The government has the option – if it acted quickly at the Circuit Court level – to ask for a new order delaying the start of the trial.  If the Circuit Court says no again, the Administration would then be free to renew the request with the Supreme Court.

While the Oregon case is a historic challenge to virtually everything the federal government has done, or failed to do, about global warming over the past several decades, the New York City challenge is focused directly on a single question that the Commerce Department wants to add to the questionnaires that will go to every household in the nation as part of the 2020 census.   That question will seek answers from each household about the citizenship of everyone living there.

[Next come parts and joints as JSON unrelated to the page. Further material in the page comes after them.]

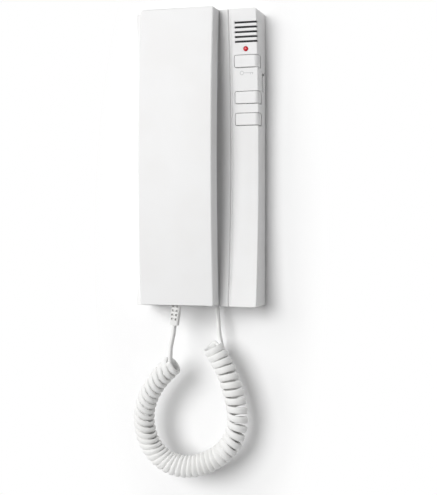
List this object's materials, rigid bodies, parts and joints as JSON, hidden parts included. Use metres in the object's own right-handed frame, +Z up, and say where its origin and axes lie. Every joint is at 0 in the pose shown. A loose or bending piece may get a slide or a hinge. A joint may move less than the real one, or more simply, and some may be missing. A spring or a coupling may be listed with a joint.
{
  "type": "wall door-entry handset",
  "caption": "Slim door-entry wall handset: bowed handset hung on a wall base with call slots, a red call lamp, wrap-round buttons, a side volume slider and a looped curly cord.",
  "frame": {"origin": "middle of the base's back face, which lies on the wall", "axes": "+Y into the wall, +Z up along the base, +X to the right seen from the room"},
  "size_m": [0.0925, 0.046, 0.3399],
  "materials": {
    "shell_white": "satin moulded ABS, off-white",
    "button_white": "satin moulded ABS, white",
    "plate_white": "plain moulded ABS",
    "cord_white": "soft PVC sheath",
    "rubber_grey": "matt",
    "rubber_black": "matt",
    "lamp_red": "clear red acrylic",
    "led_body": "epoxy",
    "board_green": "solder mask on fibreglass",
    "switch_black": "moulded nylon",
    "terminal_green": "moulded nylon",
    "plunger_white": "acetal",
    "speaker_steel": "plated",
    "gauze_black": "woven",
    "screw_steel": "zinc plated",
    "capsule_black": "painted",
    "mic_aluminium": "bare",
    "ballast_iron": "bare"
  },
  "bodies": {
    "base": {"wall_plate": "plate_white", "base_cover": "shell_white", "rest_pads": "rubber_grey", "circuit_board": "board_green", "board_screws": "screw_steel", "cover_screw": "screw_steel", "terminal_block": "terminal_green", "key_switches": "switch_black", "call_led": "led_body", "light_guide": "lamp_red", "call_speaker": "speaker_steel", "speaker_gauze": "gauze_black", "hook_switch": "switch_black", "volume_switch": "switch_black", "cord_grommet": "rubber_grey", "cord_coil": "cord_white", "cord_tail_base": "cord_white"},
    "handset": {"handset_front": "shell_white", "handset_back": "shell_white", "receiver": "capsule_black", "receiver_seal": "rubber_black", "microphone": "mic_aluminium", "microphone_boot": "rubber_black", "ballast_bar": "ballast_iron", "handset_screws": "screw_steel", "strain_relief": "cord_white", "cord_tail_handset": "cord_white"},
    "upper_key": {"upper_button": "button_white", "upper_key_pin": "switch_black"},
    "middle_key": {"middle_button": "button_white", "middle_key_pin": "switch_black"},
    "lower_key": {"lower_button": "button_white", "lower_key_pin": "switch_black"},
    "plunger": {"hook_plunger": "plunger_white"},
    "slider": {"volume_slider": "button_white"}
  },
  "joints": [
    {"name": "handset_lift", "type": "slide", "parent": "base", "child": "handset", "axis": [0, -1, 0], "range_m": [0, 0.04]},
    {"name": "plunger_slide", "type": "slide", "parent": "base", "child": "plunger", "axis": [0, -1, 0], "range_m": [0, 0.003]},
    {"name": "upper_key_press", "type": "slide", "parent": "base", "child": "upper_key", "axis": [0, 1, 0], "range_m": [0, 0.0012], "stiffness_N_per_m": 500},
    {"name": "middle_key_press", "type": "slide", "parent": "base", "child": "middle_key", "axis": [0, 1, 0], "range_m": [0, 0.0012], "stiffness_N_per_m": 500},
    {"name": "lower_key_press", "type": "slide", "parent": "base", "child": "lower_key", "axis": [0, 1, 0], "range_m": [0, 0.0012], "stiffness_N_per_m": 500},
    {"name": "volume_slide", "type": "slide", "parent": "base", "child": "slider", "axis": [0, 0, 1], "range_m": [0, 0.0016]}
  ],
  "couplings": [
    {"joint": "plunger_slide", "follows": "handset_lift", "ratio": 0.075}
  ]
}
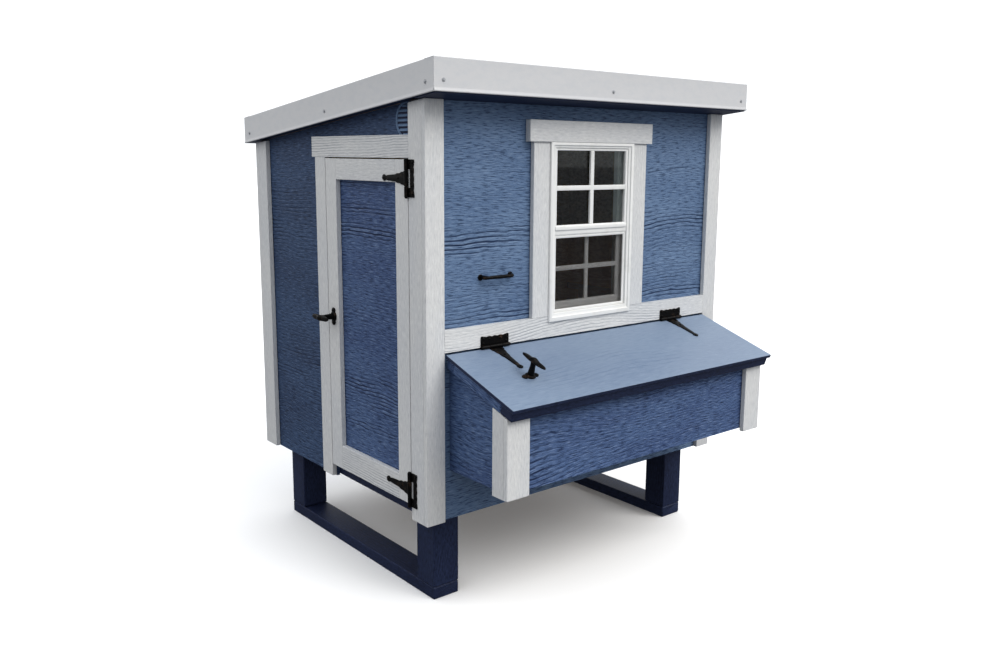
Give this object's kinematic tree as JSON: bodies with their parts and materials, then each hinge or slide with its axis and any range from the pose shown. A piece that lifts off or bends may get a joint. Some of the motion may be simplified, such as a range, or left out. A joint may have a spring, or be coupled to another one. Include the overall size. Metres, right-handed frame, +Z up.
{
  "type": "chicken coop",
  "caption": "Raised timber hen house on skids with a hinged door, sash window, lidded nest box, drop-down hen ramp and a sloping metal roof.",
  "frame": {"origin": "middle of the whole object's box, on the ground under the skids", "axes": "+Z up; -Y towards the window and nest box front; -X towards the keeper's door; +X towards the hen ramp"},
  "size_m": [1.336, 1.37, 1.5415],
  "materials": {
    "siding_paint": "embossed cedar-grain siding sheet, steel-blue satin paint",
    "navy_paint": "sawn timber, dark navy satin paint",
    "lid_paint": "faint embossed grain, light steel-blue satin paint",
    "white_paint": "embossed grain trim board, white satin paint",
    "white_vinyl": "extruded white vinyl",
    "glass": "clear float glass",
    "screen_mesh": "dark woven insect screen",
    "raw_wood": "unpainted softwood and plywood",
    "roof_metal": "white-grey coated sheet steel, folded",
    "zinc": "zinc plated",
    "black_iron": "black powder coat, worn to bronze on the edges"
  },
  "bodies": {
    "house": {"skid_left": "navy_paint", "skid_right": "navy_paint", "posts_left": "navy_paint", "posts_right": "navy_paint", "floor_frame": "navy_paint", "floor_board": "raw_wood", "wall_frame_front": "raw_wood", "wall_frame_back": "raw_wood", "wall_frame_left": "raw_wood", "wall_frame_right": "raw_wood", "siding_front": "siding_paint", "siding_back": "siding_paint", "siding_left": "siding_paint", "siding_right": "siding_paint", "corner_boards_front": "white_paint", "corner_boards_back": "white_paint", "band_board": "white_paint", "vent_louvres": "siding_paint", "rafters": "raw_wood", "sub_fascia": "navy_paint", "soffit_board": "navy_paint", "roof_deck": "raw_wood", "roof_sheet": "roof_metal", "roof_trim": "roof_metal", "roof_screws": "zinc", "roost_bars": "raw_wood", "roost_cleats": "raw_wood", "window_casing": "white_paint", "window_frame": "white_vinyl", "window_upper_sash": "white_vinyl", "window_upper_glass": "glass", "window_screen": "screen_mesh", "pull_handle": "black_iron", "door_casing": "white_paint", "hinge_pins": "black_iron", "door_hinge_plates": "black_iron", "nest_box": "siding_paint", "nest_corner_boards": "white_paint", "nest_dividers": "raw_wood", "lid_hinge_plates": "black_iron", "ramp_casing": "white_paint", "ramp_hinge_plates": "black_iron"},
    "lower_sash": {"window_lower_sash": "white_vinyl", "window_lower_glass": "glass"},
    "door": {"door_panel": "siding_paint", "door_boards": "white_paint", "door_hinge_straps": "black_iron", "door_handle_base": "black_iron"},
    "door_handle": {"door_handle": "black_iron", "door_cam": "zinc"},
    "lid": {"lid_panel": "lid_paint", "lid_frame": "navy_paint", "lid_hinge_straps": "black_iron", "lid_handle_base": "black_iron"},
    "lid_handle": {"lid_handle": "black_iron", "lid_cam": "zinc"},
    "ramp": {"ramp_panel": "siding_paint", "ramp_hinge_straps": "black_iron"},
    "ramp_button": {"ramp_button": "navy_paint"}
  },
  "joints": [
    {"name": "door_swing", "type": "hinge", "parent": "house", "child": "door", "pos_m": [-0.6159, -0.307, 0.789], "axis": [0, 0, 1], "range_deg": [0, 115]},
    {"name": "door_handle_turn", "type": "hinge", "parent": "door", "child": "door_handle", "pos_m": [-0.61, 0.122, 0.791], "axis": [-1, 0, 0], "range_deg": [0, 90]},
    {"name": "lid_lift", "type": "hinge", "parent": "house", "child": "lid", "pos_m": [0.0155, -0.3939, 0.75027], "axis": [-1, 0, 0], "range_deg": [0, 85]},
    {"name": "lid_handle_turn", "type": "hinge", "parent": "lid", "child": "lid_handle", "pos_m": [-0.376, -0.5552, 0.69103], "axis": [0, -0.3123, 0.95], "range_deg": [0, 90]},
    {"name": "sash_lift", "type": "slide", "parent": "house", "child": "lower_sash", "axis": [0, 0, 1], "range_m": [0, 0.2]},
    {"name": "ramp_drop", "type": "hinge", "parent": "house", "child": "ramp", "pos_m": [0.6469, 0.197, 0.2945], "axis": [0, 1, 0], "range_deg": [0, 126]},
    {"name": "ramp_button_turn", "type": "hinge", "parent": "house", "child": "ramp_button", "pos_m": [0.647, 0.197, 0.821], "axis": [1, 0, 0], "range_deg": [0, 90]}
  ]
}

The every-ten-year census is supposed to count everyone in the country, including non-citizens such as undocumented immigrants who have no legal permission to be in the U.S.   The actual count that results from the census is of fundamental importance, because it determines how many seats each state gets in the U.S. House of Representatives and also directly affects the flow of federal funds to state and local governments.

A group of state and local governments filed the New York City case, contending that adding the citizenship question was motivated by racial bias against those of Hispanic heritage and that there will be a significant under-count because households that include undocumented immigrants will refuse to respond to the census for fear of deportation.

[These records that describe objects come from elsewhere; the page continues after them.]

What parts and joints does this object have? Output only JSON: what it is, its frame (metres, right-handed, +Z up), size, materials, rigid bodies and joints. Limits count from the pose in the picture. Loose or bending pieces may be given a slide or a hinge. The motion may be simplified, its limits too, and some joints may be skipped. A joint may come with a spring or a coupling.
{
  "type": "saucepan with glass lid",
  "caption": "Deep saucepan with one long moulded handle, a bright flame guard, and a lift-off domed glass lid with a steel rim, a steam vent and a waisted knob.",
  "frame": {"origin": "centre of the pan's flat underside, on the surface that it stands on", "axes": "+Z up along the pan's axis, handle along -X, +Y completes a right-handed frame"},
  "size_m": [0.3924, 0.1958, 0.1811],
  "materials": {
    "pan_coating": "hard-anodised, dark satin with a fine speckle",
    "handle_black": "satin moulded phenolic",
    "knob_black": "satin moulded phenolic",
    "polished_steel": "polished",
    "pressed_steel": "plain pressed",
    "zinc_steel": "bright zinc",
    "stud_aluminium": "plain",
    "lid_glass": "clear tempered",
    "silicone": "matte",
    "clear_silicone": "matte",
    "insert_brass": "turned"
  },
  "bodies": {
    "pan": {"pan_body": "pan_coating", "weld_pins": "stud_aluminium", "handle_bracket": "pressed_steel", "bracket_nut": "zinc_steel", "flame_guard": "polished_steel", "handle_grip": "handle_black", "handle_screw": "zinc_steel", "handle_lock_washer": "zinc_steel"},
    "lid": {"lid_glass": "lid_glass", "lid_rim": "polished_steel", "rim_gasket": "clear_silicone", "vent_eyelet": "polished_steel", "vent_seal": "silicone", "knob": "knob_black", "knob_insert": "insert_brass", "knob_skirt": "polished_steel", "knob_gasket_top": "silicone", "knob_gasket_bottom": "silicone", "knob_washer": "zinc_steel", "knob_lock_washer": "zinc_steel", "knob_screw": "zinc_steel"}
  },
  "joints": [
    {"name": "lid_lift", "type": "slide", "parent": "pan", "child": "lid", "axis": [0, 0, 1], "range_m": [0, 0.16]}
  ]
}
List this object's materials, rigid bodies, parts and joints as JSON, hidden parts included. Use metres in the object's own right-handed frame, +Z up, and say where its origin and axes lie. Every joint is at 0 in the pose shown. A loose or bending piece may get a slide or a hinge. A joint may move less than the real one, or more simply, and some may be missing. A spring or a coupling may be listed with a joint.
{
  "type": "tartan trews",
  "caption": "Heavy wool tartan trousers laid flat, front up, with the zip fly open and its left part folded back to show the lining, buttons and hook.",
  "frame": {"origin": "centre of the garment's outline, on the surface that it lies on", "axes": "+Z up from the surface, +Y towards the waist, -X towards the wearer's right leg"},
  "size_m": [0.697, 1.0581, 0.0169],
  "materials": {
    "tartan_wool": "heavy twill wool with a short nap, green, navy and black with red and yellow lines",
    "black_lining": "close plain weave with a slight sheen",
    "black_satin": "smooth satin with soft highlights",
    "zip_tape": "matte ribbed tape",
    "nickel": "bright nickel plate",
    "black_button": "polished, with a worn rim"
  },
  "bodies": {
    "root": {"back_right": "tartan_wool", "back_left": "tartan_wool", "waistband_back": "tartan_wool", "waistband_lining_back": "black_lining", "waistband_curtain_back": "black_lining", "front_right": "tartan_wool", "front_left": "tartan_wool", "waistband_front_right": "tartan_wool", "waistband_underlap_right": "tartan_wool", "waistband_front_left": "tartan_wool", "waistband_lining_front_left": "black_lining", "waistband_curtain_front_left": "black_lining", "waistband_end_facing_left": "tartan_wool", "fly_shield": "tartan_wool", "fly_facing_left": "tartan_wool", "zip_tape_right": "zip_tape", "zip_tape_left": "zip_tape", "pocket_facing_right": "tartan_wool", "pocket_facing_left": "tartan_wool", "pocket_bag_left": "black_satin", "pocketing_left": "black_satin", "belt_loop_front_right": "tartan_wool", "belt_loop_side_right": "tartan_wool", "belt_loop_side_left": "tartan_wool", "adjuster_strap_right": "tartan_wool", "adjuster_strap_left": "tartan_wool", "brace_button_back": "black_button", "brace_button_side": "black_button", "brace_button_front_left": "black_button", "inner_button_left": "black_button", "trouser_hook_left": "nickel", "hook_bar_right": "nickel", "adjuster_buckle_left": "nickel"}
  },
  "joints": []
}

Friday’s order by the Justices did not deal with the Administration’s separate request to grant immediate review by the Court of the government appeal defending its power to ask the citizenship question.  Commerce Secretary Wilbur Ross was instrumental in the decision to add that question, and the state and local governments contend that the public reasons he has given for doing so are a mere “pretext” to cover for the racial motive they say was actually behind the decision.